Já vi muitos filmes horríveis, como todos sabem, mas nunca a este nível de patetice. Tem o argumento de Eli Roth. Mas se pensarmos em Cabin Fever percebemos rapidamente que o homem não é propriamente no novo Shakespeare. Tem sido levado ao colo por amigos poderosos dentro da indústria e quando se vê num beco sem saída narrativa utiliza sempre o Deus Ex-Machina da ultra violência para distrair. Mais ou menos como o Tolkien e as águias.

Não o consegui ver todo, dei comigo a perder atenção e a virar-me para outras tarefas mais interessantes. Procurar pelos brancos de nariz com o espelho de maquilhagem da minha esposa, fazer um inquérito via SMS acerca do tamanho ideal para as patilhas de um homem quase a entrar nos quarentas ou analisar a tendência de combustão dos diferentes tipos de lenha elaborando um gráfico em papel quadriculado e medindo os tempos com um cronómetro comprado em 1991 num ataque de fúria consumista.
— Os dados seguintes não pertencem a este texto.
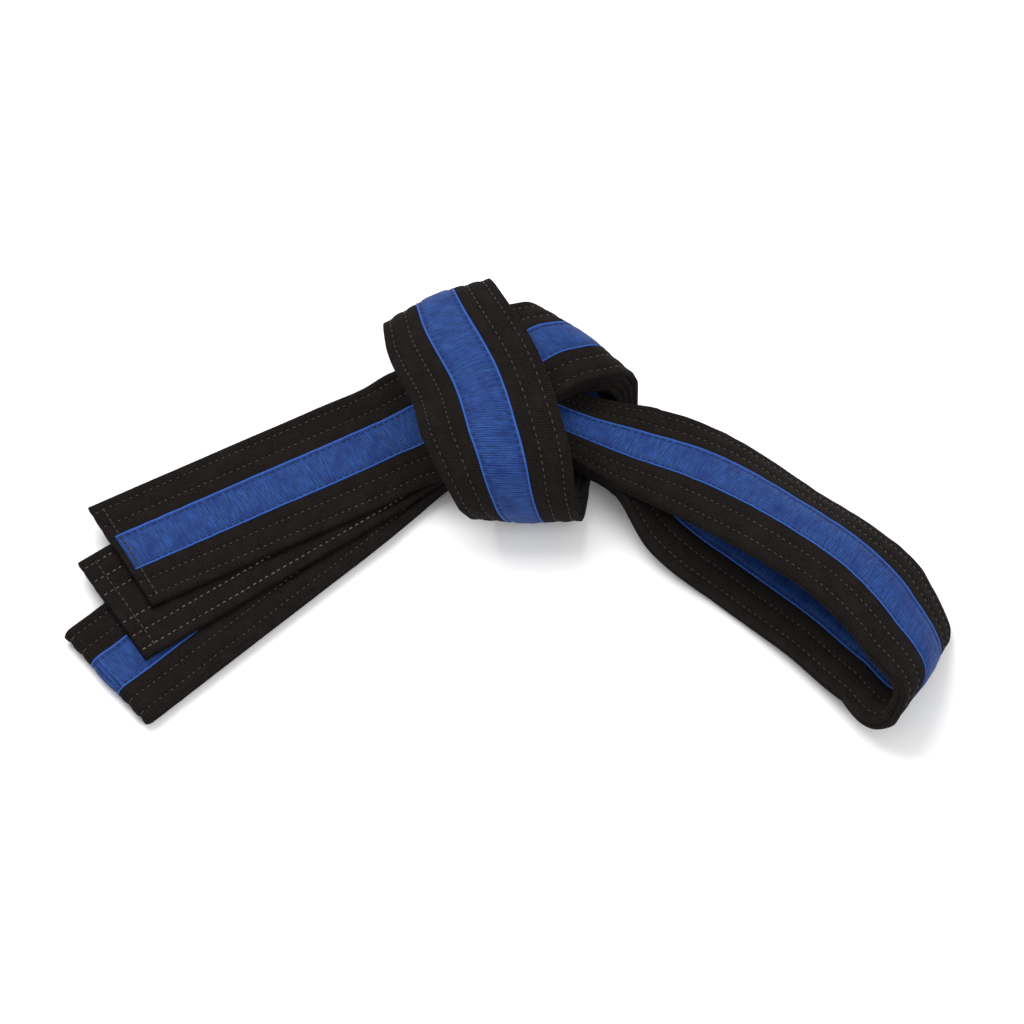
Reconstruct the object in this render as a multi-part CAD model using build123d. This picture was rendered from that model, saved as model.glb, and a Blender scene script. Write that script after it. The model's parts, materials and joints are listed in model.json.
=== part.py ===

Se saltaram directamente para aqui em busca de conclusões, não quero que se sintam defraudados: o filme é uma merda.

1 Comment

  1. Pedro Pereira

    É realmente uma merda. Mas os filmes de merda também precisam ser vistos e como nem saem assim tantos filmes de kun-fu nos dias de hoje até estava expectante. Ao RZA recomendava que fosse ao Pirate Bay e sacasse uma coisa ou outra da Shaw Brothers, para aprender umas coisas.